I heard about her while studying Contemplative Psychology at Naropa University. DBT was fascinating to me because it took what I considered a boring old fashioned behavioral approach, added mindfulness and some other elements and was remarkably successful. Plus, Linehan brought mindfulness meditation into academic psychology, tested it rigorously and found it to be very helpful. She was at the very beginning of the new so called Third Wave of cognitive behavioral therapies, which all bring in elements of meditation to their approaches (eg Mindfulness Based Cognitive Therapy (MBCT) and Acceptance Commitment Therapy (ACT)).

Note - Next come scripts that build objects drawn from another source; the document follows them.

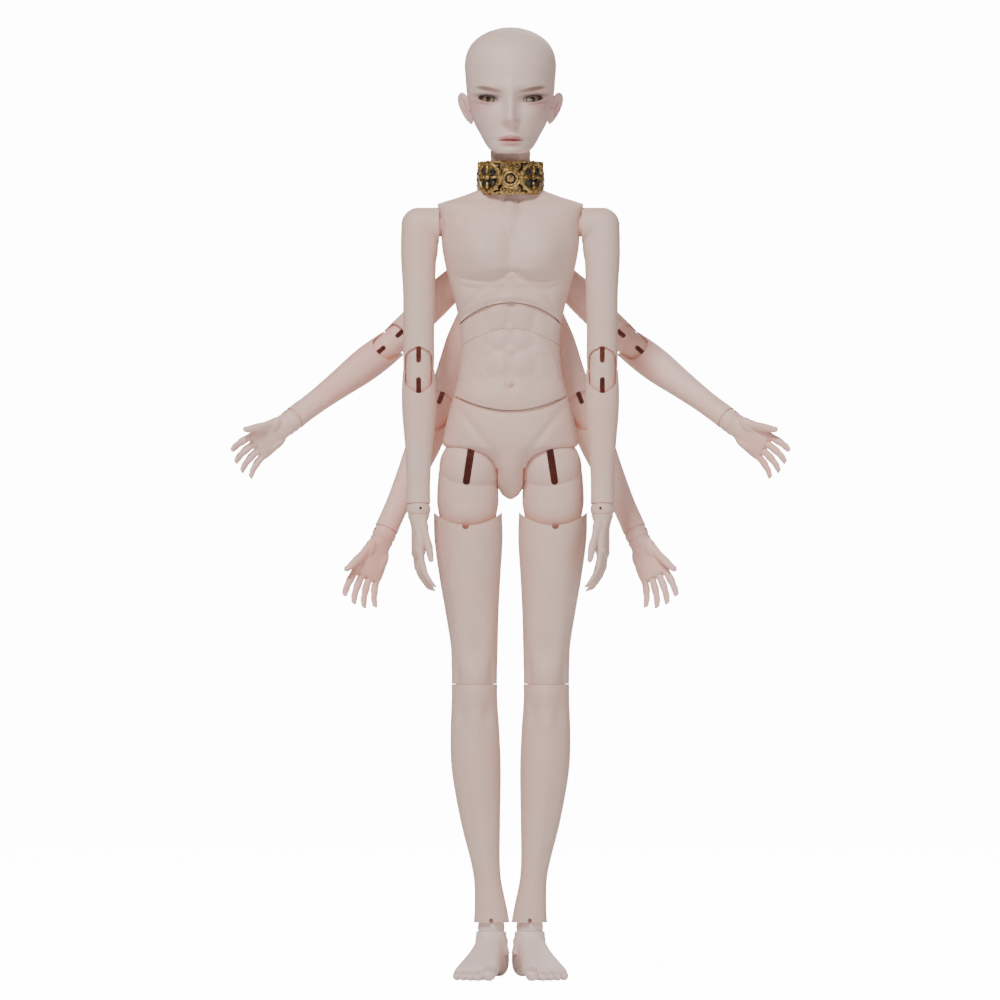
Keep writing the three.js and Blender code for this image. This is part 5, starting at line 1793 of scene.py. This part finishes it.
@dataclass
class Arms:
    """The six arms, four pieces each and a wrist ball, modelled once per kind and copied."""

    finishes: Finishes
    skeleton: Skeleton
    front_length: float = 97
    rear_length: float = 75.5
    fore_length: float = 90.5
    half_width: float = 12.2
    half_depth: float = 12.5
    fore_half: float = 11.9
    crease: float = 10
    shoulder_radius: float = 13
    rear_shoulder_radius: float = 10.2
    boss_radius: float = 8.6
    boss_reach: float = 15.1
    wrist_radius: float = 8.8
    rim_drop: float = 4.3
    bore: float = 3.2

    FRONT = (
        (0, 0.93, 0.84), (0.1, 0.95, 0.86), (0.24, 0.94, 0.9), (0.42, 0.97, 0.95), (0.6, 1, 1.01),
        (0.76, 1.05, 1.04), (0.88, 1.07, 1.05), (0.96, 1.07, 1.06), (1, 1.04, 1.04),
    )
    REAR = (
        (0, 0.94, 0.84), (0.1, 0.95, 0.86), (0.24, 0.94, 0.9), (0.6, 0.96, 0.93), (0.8, 0.86, 0.84), (1, 0.75, 0.73),
    )
    FORE = (
        (0, 0.74, 0.72), (0.06, 0.72, 0.7), (0.22, 0.74, 0.72), (0.45, 0.86, 0.84), (0.68, 0.99, 0.98),
        (0.86, 1.02, 0.97), (1, 0.97, 0.89),
    )
    # Turn, height, spread round, spread up and rise of each muscle
    UPPER_FORMS = ((-90, -55, 40, 22, 0.06), (90, -48, 38, 26, 0.06), (0, -26, 45, 12, 0.05), (0, -48, 14, 22, -0.04))
    FORE_FORMS = (
        (180, -18, 42, 17, 0.06), (-20, -14, 40, 15, 0.05), (-90, -44, 16, 30, -0.03), (20, -80, 22, 6, 0.06),
    )

    def hinge(self, pair: ArmPair) -> Hinge:
        """Gives the double hinge of the elbow, whose opening in the rear arms reaches further round."""
        return Hinge(9.9, 23, self.bore, 3.7, 12.5, -1, 57 if pair is ArmPair.FRONT else 70, self.finishes)

    def upper(self, pair: ArmPair) -> Piece:
        """Models a left upper arm with its shoulder ball at the origin.

        Args:
            pair: which pair it belongs to; both rear pairs share one shape.

        Returns:
            The upper arm.
        """
        front = pair is ArmPair.FRONT
        skin = self.finishes.skin if front else self.finishes.rear_skin
        length = self.front_length if front else self.rear_length
        rows = self.FRONT if front else self.REAR
        reach = length + self.crease - 0.03
        limb = Limb(rows, -reach, 0, self.half_width, self.half_depth, self.UPPER_FORMS)
        arm = limb.make("upper_arm", skin)
        radius = self.shoulder_radius if front else self.rear_shoulder_radius
        Bench.add(arm, Bench.ball(Vector(), radius, skin, 72))
        reach_in = Vector((-self.boss_reach, 0, 0))
        if front:
            drum = Bench.rod(reach_in, Vector(), radius - 0.02, skin, 72)
            Bench.add(arm, drum, Bench.ball(Vector((-3.2, 0, -15)), Vector((11.2, 12.2, 23)), skin, 64))
            Bench.melt(arm, 0.6, 6)
            Bench.add(arm, Bench.ball(reach_in, self.boss_radius, skin))
        low = Vector((0, 0, -length))
        Bench.cut(arm, *self.hinge(pair).room(low, self.crease, -1))
        Bench.cut(arm, Bench.rod(low, Vector(), self.bore, self.finishes.recess))
        away = 2 * reach_in if front else Vector((0, 0, 2 * radius))
        return Bench.cut(arm, Bench.rod(Vector(), away, self.bore, self.finishes.recess))

    def fore(self, pair: ArmPair) -> Piece:
        """Models a left forearm with its elbow pivot at the origin."""
        hinge = self.hinge(pair)
        top = hinge.span - self.crease - 0.03
        wrist = Vector((0, 0, -self.fore_length))
        limb = Limb(self.FORE, wrist.z + self.rim_drop, top, self.fore_half, self.fore_half, self.FORE_FORMS)
        arm = limb.make("forearm", self.finishes.skin)
        Bench.cut(arm, *hinge.room(Vector(), hinge.span - self.crease, 1))
        Bench.cut(arm, Bench.ball(wrist, self.wrist_radius + 0.4, self.finishes.socket, 64))
        return Bench.cut(arm, Bench.rod(wrist, Vector(), self.bore, self.finishes.recess))

    def wrist(self, skin: Material) -> Piece:
        """Models a wrist ball with its passage and its pinhole."""
        reach = Vector((0, 0, 2 * self.wrist_radius))
        ball = Bench.ball(Vector(), self.wrist_radius, skin, 64, "wrist")
        Bench.cut(ball, Bench.rod(-reach, reach, self.bore, self.finishes.recess))
        pinhole = Bench.rod(Vector((0, -12, 0)), Vector(), 1.1, self.finishes.recess, 20)
        return Bench.cut(ball, pinhole)

    def settings(self, pair: ArmPair) -> dict[str, Matrix]:
        """Gives where each piece of a left arm goes.

        Args:
            pair: which pair of arms.

        Returns:
            The matrix of each piece by the first word of its node's name.
        """
        name = f"{pair.value}_left"
        bones = self.skeleton
        shoulder, upper = bones.place(f"shoulder_{name}"), bones.place(f"elbow_upper_{name}")
        lower, wrist = bones.place(f"elbow_lower_{name}"), bones.place(f"wrist_turn_{name}")
        across = -bones.axis(f"elbow_upper_{name}")
        up, thumb = bones.axis(f"wrist_turn_{name}"), bones.axis(f"wrist_bend_{name}")
        fore = bones.setting(lower, across, lower - wrist)
        return {
            "upper_arm": bones.setting(shoulder, across, shoulder - upper),
            "elbow": bones.setting(upper, across, upper - lower),
            "forearm": fore,
            "wrist": bones.setting(wrist, thumb.cross(up), up),
            "hand": bones.setting(wrist, thumb.cross(up), up),
        }

    def dress(self, piece: Piece, skin: Material) -> Piece:
        """Gives a copied piece the skin of its pair of arms."""
        for slot in piece.material_slots:
            if slot.material in (self.finishes.skin, self.finishes.rear_skin):
                slot.material = skin
        return piece

    def build(self) -> None:
        """Makes all the pieces of the six arms."""
        skin = self.finishes.skin
        models = {
            "elbow": self.hinge(ArmPair.FRONT).link("elbow", skin),
            "wrist": self.wrist(skin),
            "hand": Hand(self.finishes).build(),
        }
        shapes = (ArmPair.FRONT, ArmPair.UPPER)
        limbs = {pair: {"upper_arm": self.upper(pair), "forearm": self.fore(pair)} for pair in shapes}
        for pair in ArmPair:
            dressed = skin if pair is ArmPair.FRONT else self.finishes.rear_skin
            chosen = models | limbs[ArmPair.FRONT if pair is ArmPair.FRONT else ArmPair.UPPER]
            for word, setting in self.settings(pair).items():
                model = chosen[word]
                for side in Side:
                    body = f"{word}_{pair.value}_{side.label}"
                    piece = self.dress(Bench.copy(model, f"{body}_cast"), dressed)
                    piece.data.transform(setting)
                    if side is Side.RIGHT:
                        Bench.mirror(piece)
                    Bench.finish(piece, body, "resin", body)
        for model in (*models.values(), *(limb for pair in limbs.values() for limb in pair.values())):
            bpy.data.objects.remove(model, do_unlink=True)


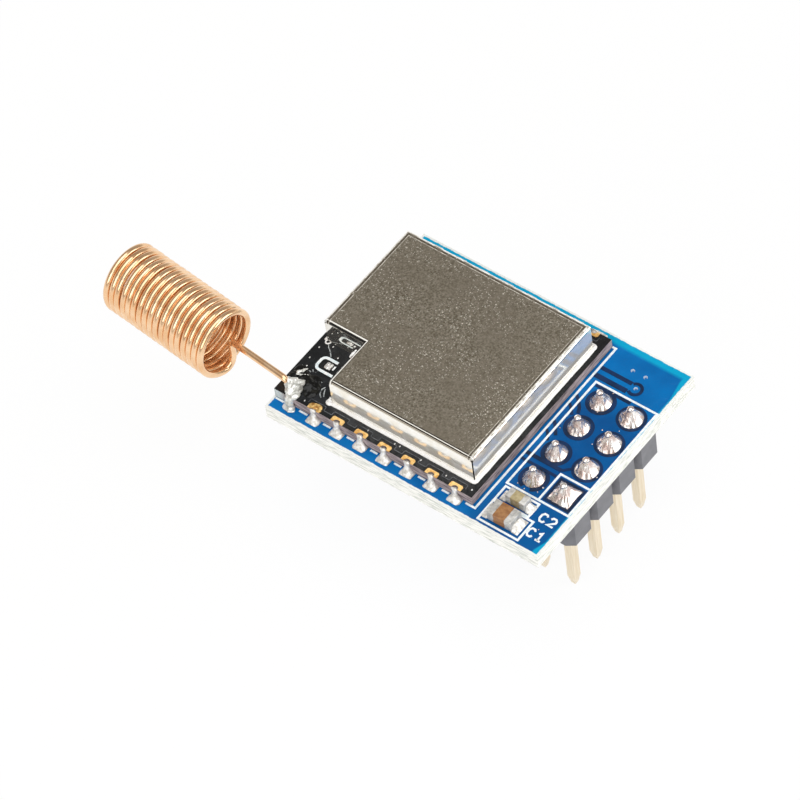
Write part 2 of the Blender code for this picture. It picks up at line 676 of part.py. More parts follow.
def end_fillet(name, face_x, outward, centre_y, width, height, finish):
    """Solder sloping from a capacitor's end face down to its pad."""
    loops = []
    for share in CAPACITOR_FILLET_LEVELS:
        top = PART_SEAT + blend(CAPACITOR_FILLET_TOE, CAPACITOR_FILLET_SHARE * height, (1 - share) ** 2)
        half = width / 2 * (CAPACITOR_FILLET_SPREAD - CAPACITOR_FILLET_NARROWING * share ** 3)
        crest = half * CAPACITOR_FILLET_CREST
        x = face_x + outward * (SEAT_GAP + CAPACITOR_FILLET_REACH * share)
        loops.append([(x, centre_y - half, PART_SEAT), (x, centre_y + half, PART_SEAT),
                      (x, centre_y + crest, top), (x, centre_y - crest, top)])
    lofted(name, loops, finish)


def make_carrier_capacitors(ceramic_1, ceramic_2, solder):
    inner_column_x = -(PIN_COLUMNS - 1) * PIN_PITCH / 2
    size_1 = Vector((CAPACITOR_1_LENGTH, CAPACITOR_1_WIDTH, CAPACITOR_1_HEIGHT))
    size_2 = Vector((CAPACITOR_2_LENGTH, CAPACITOR_2_WIDTH, CAPACITOR_2_HEIGHT))
    parts = (("capacitor_c1", size_1, CAPACITOR_1_BAND, CAPACITOR_1_TO_SIDE, ceramic_1),
             ("capacitor_c2", size_2, CAPACITOR_2_BAND, CAPACITOR_2_TO_SIDE, ceramic_2))
    for name, size, band, to_side, finish in parts:
        centre = (inner_column_x + CAPACITORS_PAST_PINS, CARRIER_Y0 + to_side)
        chip_part(name, centre, size, band, PART_SEAT, finish)
        for end, outward in (("left", -1), ("right", 1)):
            end_fillet(f"{name}_solder_{end}", centre[0] + outward * size.x / 2, outward,
                       centre[1], size.y, size.z, solder)


def block(name, centre, stations, finish):
    """A chip body from stacked rectangles: length, width and height of each level."""
    lofted(name, [rectangle(*centre, length, width, CHIP_SEAT + z) for length, width, z in stations],
           finish)


def chamfered_levels(length, width, height):
    return ((length, width, 0.0), (length, width, height - CHIP_CHAMFER),
            (length - 2 * CHIP_CHAMFER, width - 2 * CHIP_CHAMFER, height))


def make_shielded_chips(plastic, metal, ceramic):
    """Under the can: radio chip, crystal, antenna switch, and their small chip parts."""
    notch_x = SHIELD_X0 + NOTCH_LENGTH + SHIELD_SHEET
    notch_y = SHIELD_Y0 + NOTCH_WIDTH + SHIELD_SHEET
    # The radio chip and the bypass capacitors beside it share the room between the walls
    capacitor_columns = PASSIVE_TO_CHIP + PASSIVE_WIDTH + (BYPASS_COLUMNS - 1) * PASSIVE_LENGTH
    transceiver = ((notch_x + SHIELD_X1 - SHIELD_SHEET - capacitor_columns) / 2,
                   (notch_y + SHIELD_Y1 - SHIELD_SHEET) / 2)
    block("transceiver_chip", transceiver,
          chamfered_levels(TRANSCEIVER_SIDE, TRANSCEIVER_SIDE, TRANSCEIVER_HEIGHT), plastic)
    antenna_switch = (notch_x + SWITCH_TO_WALL + SWITCH_SIDE / 2,
                      SHIELD_Y0 + SHIELD_SHEET + SWITCH_TO_WALL + SWITCH_SIDE / 2)
    block("antenna_switch_chip", antenna_switch,
          chamfered_levels(SWITCH_SIDE, SWITCH_SIDE, SWITCH_HEIGHT), plastic)

    # The crystal lies with its length across the board, in the arm of the can beside the notch
    crystal = (SHIELD_X0 + SHIELD_SHEET + CRYSTAL_TO_WALL + CRYSTAL_WIDTH / 2,
               notch_y + CRYSTAL_TO_WALL + CRYSTAL_LENGTH / 2)
    lid_width = CRYSTAL_WIDTH - 2 * CRYSTAL_LID_MARGIN
    lid_length = CRYSTAL_LENGTH - 2 * CRYSTAL_LID_MARGIN
    shoulder = CRYSTAL_HEIGHT - CRYSTAL_LID_HEIGHT
    block("crystal", crystal,
          ((CRYSTAL_WIDTH, CRYSTAL_LENGTH, 0.0), (CRYSTAL_WIDTH, CRYSTAL_LENGTH, shoulder),
           (lid_width, lid_length, shoulder), (lid_width, lid_length, CRYSTAL_HEIGHT)), metal)

    passive_size = Vector((PASSIVE_LENGTH, PASSIVE_WIDTH, PASSIVE_HEIGHT))
    for i in range(MATCHING_INDUCTORS):
        centre = (antenna_switch[0] + SWITCH_SIDE / 2 + PASSIVE_TO_CHIP + (i + 0.5) * PASSIVE_SPACING,
                  antenna_switch[1])
        chip_part(f"matching_inductor_{i + 1}", centre, passive_size, PASSIVE_BAND, CHIP_SEAT,
                  ceramic, along_y=True)
    for i in range(BYPASS_ROWS * BYPASS_COLUMNS):
        row, column = divmod(i, BYPASS_COLUMNS)
        beside = TRANSCEIVER_SIDE / 2 + PASSIVE_TO_CHIP + PASSIVE_WIDTH / 2
        centre = (transceiver[0] + beside + column * PASSIVE_LENGTH,
                  transceiver[1] + (row - (BYPASS_ROWS - 1) / 2) * PASSIVE_SPACING)
        chip_part(f"bypass_capacitor_{i + 1}", centre, passive_size, PASSIVE_BAND, CHIP_SEAT,
                  ceramic, along_y=True)


def make_module():
    clear_scene()
    blue_board = material("blue_solder_mask", (0.005, 0.13, 0.42), 0.35)
    black_board = material("black_solder_mask", (0.012, 0.013, 0.014), 0.35)
    plastic = material("dark_grey_plastic", (0.075, 0.077, 0.085), 0.55)
    pin_plating = material("pale_gold_plating", (0.72, 0.62, 0.45), 0.3, 1.0)
    solder = material("solder", (0.66, 0.66, 0.65), 0.3, 1.0)
    can_sheet = material("nickel_silver_sheet", (0.35, 0.32, 0.28), 0.32, 1.0)
    copper = material("copper_wire", (0.78, 0.40, 0.20), 0.25, 1.0)
    tan_ceramic = material("orange_tan_ceramic", (0.48, 0.23, 0.07), 0.5)
    pale_ceramic = material("pale_tan_ceramic", (0.50, 0.42, 0.24), 0.5)
    chip_plastic = material("chip_plastic", (0.02, 0.02, 0.02), 0.5)
    lid_metal = material("crystal_lid", (0.6, 0.55, 0.45), 0.35, 1.0)
    part_ceramic = material("part_ceramic", (0.35, 0.27, 0.18), 0.5)

    make_carrier_board(blue_board)
    make_header_housing(plastic)
    make_header_pins(pin_plating)
    make_header_solder(solder)
    make_module_board(black_board)
    make_edge_solder(solder)
    make_shield_can(can_sheet)
    make_seam_solder(solder)
    make_antenna(copper)
    make_antenna_solder(solder)
    make_carrier_capacitors(tan_ceramic, pale_ceramic, solder)
    make_shielded_chips(chip_plastic, lid_metal, part_ceramic)


make_module()
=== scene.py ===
import math

import bmesh
import bpy
from mathutils import Matrix, Vector, noise


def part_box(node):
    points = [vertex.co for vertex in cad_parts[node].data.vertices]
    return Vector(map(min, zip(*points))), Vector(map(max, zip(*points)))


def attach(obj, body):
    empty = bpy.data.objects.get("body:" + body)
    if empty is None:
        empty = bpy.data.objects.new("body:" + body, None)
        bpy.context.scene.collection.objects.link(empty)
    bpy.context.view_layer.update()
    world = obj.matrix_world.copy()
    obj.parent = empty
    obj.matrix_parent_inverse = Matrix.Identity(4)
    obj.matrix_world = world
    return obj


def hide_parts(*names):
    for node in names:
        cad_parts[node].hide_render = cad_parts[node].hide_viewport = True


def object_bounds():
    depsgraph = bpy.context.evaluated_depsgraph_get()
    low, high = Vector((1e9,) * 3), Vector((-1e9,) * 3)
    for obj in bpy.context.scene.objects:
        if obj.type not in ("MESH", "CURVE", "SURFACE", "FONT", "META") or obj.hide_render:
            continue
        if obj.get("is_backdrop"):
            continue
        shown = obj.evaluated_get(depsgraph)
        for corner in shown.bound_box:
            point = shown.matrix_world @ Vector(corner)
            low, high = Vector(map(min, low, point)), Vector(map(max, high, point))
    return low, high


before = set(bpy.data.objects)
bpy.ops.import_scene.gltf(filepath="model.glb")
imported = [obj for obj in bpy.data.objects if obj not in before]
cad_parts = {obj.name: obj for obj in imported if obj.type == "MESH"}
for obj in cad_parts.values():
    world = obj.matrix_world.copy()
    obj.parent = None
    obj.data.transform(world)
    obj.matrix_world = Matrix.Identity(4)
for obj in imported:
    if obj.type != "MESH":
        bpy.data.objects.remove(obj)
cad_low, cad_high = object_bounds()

# ---- Carrier board ----
# A piece of FR4 glass-fibre board with blue solder mask sprayed over its copper. The mask is
# glossy and stops just short of the board's edge; where no copper lies under it, it is thin and
# cyan. The rim and the sawn edges show bare pale glass and resin in fine layers.
MM = 0.001


def linear(code):
    """An sRGB hex colour, such as 1171B8, as linear red, green, blue and alpha."""
    channels = [int(code[i:i + 2], 16) / 255 for i in (0, 2, 4)]
    return (*(c / 12.92 if c <= 0.04045 else ((c + 0.055) / 1.055) ** 2.4 for c in channels), 1.0)


def feed(node, *values, **named):
    """Fill a node's inputs: those in use in their order, or by name, with _ for a space. A value
    is plain, a hex colour, a socket, or a node, which gives its first output in use."""
    in_use = [socket for socket in node.inputs if socket.enabled][:len(values)]
    by_name = [node.inputs[name.replace("_", " ")] for name in named]
    for socket, value in zip(in_use + by_name, (*values, *named.values())):
        if isinstance(value, bpy.types.Node):
            value = next(output for output in value.outputs if output.enabled)
        if isinstance(value, bpy.types.NodeSocket):
            node.id_data.links.new(value, socket)
        else:
            socket.default_value = linear(value) if isinstance(value, str) else value


def add_node(tree, kind, *values, **named):
    """Add a node. A kind in capitals is what a Math node does, and a Mix is one of colours. Names
    in lower case are settings, and the rest fills the inputs."""
    if kind.isupper():
        kind, named["operation"] = "Math", kind
    if kind == "Mix":
        named.setdefault("data_type", "RGBA")
    node = tree.nodes.new("ShaderNode" + kind)
    for name in filter(str.islower, named):
        setattr(node, name, named[name])
    feed(node, *values, **{name: named[name] for name in named if not name.islower()})
    return node


def start_finish(name, roughness, metallic=0.0, shine=0.5):
    """A new finish, with its node tree, its shader and the place of each point, in metres."""
    finish = bpy.data.materials.new(name)
    finish.use_nodes = True
    tree = finish.node_tree
    shader = tree.nodes["Principled BSDF"]
    feed(shader, Roughness=roughness, Metallic=metallic, Specular_IOR_Level=shine)
    return finish, tree, shader, add_node(tree, "TexCoord")


def patches(place, size, low=0.35, high=0.65, detail=2.0, stretch=(1.0, 1.0, 1.0)):
    """Soft patches of a size in millimetres, spread from nought to one."""
    tree = place.id_data
    spread = add_node(tree, "Mapping", Vector=place.outputs["Object"], Scale=stretch)
    cloud = add_node(tree, "TexNoise", Vector=spread, Scale=1 / (size * MM), Detail=detail)
    return add_node(tree, "MapRange", cloud, low, high)


def mottled(place, size, dark, pale, *spread):
    """A colour that wanders between two hex colours. The rest is as for patches."""
    share = patches(place, size, *spread)
    return add_node(place.id_data, "Mix", share, dark, pale)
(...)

In researching DBT for a paper looking at DBT as a possible therapy for people with chronic pain I read a fascinating transcript of an interview with Linehan where she described how she came to do what she was doing. She was a devout Catholic and a practicing psychologist and she realized she needed to learn to meditate to save her own life first. She nearly went to a Catholic monastery and then ended up practicing Zen. Zen was never mentioned in the academic discussions of DBT, just “mindfulness”. She spoke in the interview in 2007 of starting out wanting to help the hardest cases and honestly, to me she sounded like her life was devoted to the service of others, in the highest sense, like a bodhisattva or saint- and it has been. However, this article in the New York Times describes that after 30 odd years of clinical work, Linehan has “come out” as a suffering the same extreme symptoms that her therapy was designed to help. There is a video where she describes her early psycho-spiritual experience where she found herself saying ” I love myself”, her personal experience of Radical Acceptance.  Linehan is now 68 years old.

The quote below shows her story but up until very recently, the last sentence was not spoken. Now she reveals where her compassionate action in the world comes from, from radical acceptance of self as well as a deep commitment to serving others.

“I decided to get supersuicidal people, the very worst cases, because I figured these are the most miserable people in the world — they think they’re evil, that they’re bad, bad, bad — and I understood that they weren’t,” she said. “I understood their suffering because I’d been there, in hell, with no idea how to get out.”